SHOCK. HORROR. Those are some of the reactions to U.S. District Judge Mark L. Wolf's decision to give an admitted spree killer "another chance" by pulling his death sentence. Gary Sampson has recently been granted a new trial that will determine only if he is to be executed or receive life in prison. The repeat offender has already pleaded guilty to three murders in New Hampshire and Massachusetts over a weeklong crime spree in July 2001. Wolf told
the court a juror in the 2003 sentencing failed to reveal her hubby threatened her with a rifle and that her daughter served time in jail. Huh?
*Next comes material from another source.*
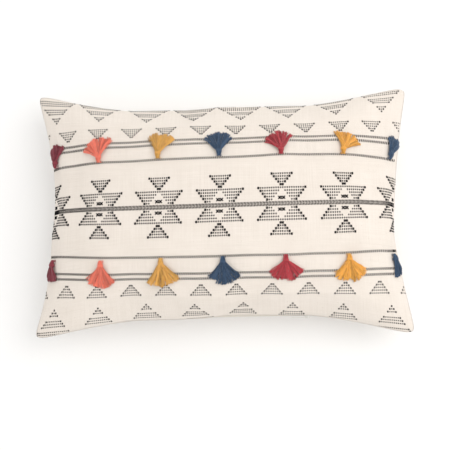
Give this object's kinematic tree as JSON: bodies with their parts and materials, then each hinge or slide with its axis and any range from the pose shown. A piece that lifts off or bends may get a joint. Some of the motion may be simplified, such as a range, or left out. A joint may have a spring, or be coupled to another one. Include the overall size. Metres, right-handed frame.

The father of torture victim Jonathan Rizzo said: “I wish I could say I was surprised. I’m not surprised. I’m extremely disappointed and phenomenally outraged at the fact that one man with the ego the size of Judge Wolf’s tried to overturn the good work done by so many people in coming to the right decision many years ago. I believe Judge Wolf is trying what he thinks is good for his image and himself. He doesn’t care about anybody else."
Sampson pleaded guilty to murdering Philip McCloskey, 69, in Marshfield; Jonathan Rizzo, 19, who was found stabbed to death and tied to a tree in Abington; and Robert Whitney, 58, who was found strangled inside a cabin on Lake Winnipesaukee in New Hampshire; all in the space of a week in July 2001 while on the lam from bank robbery charges in North Carolina.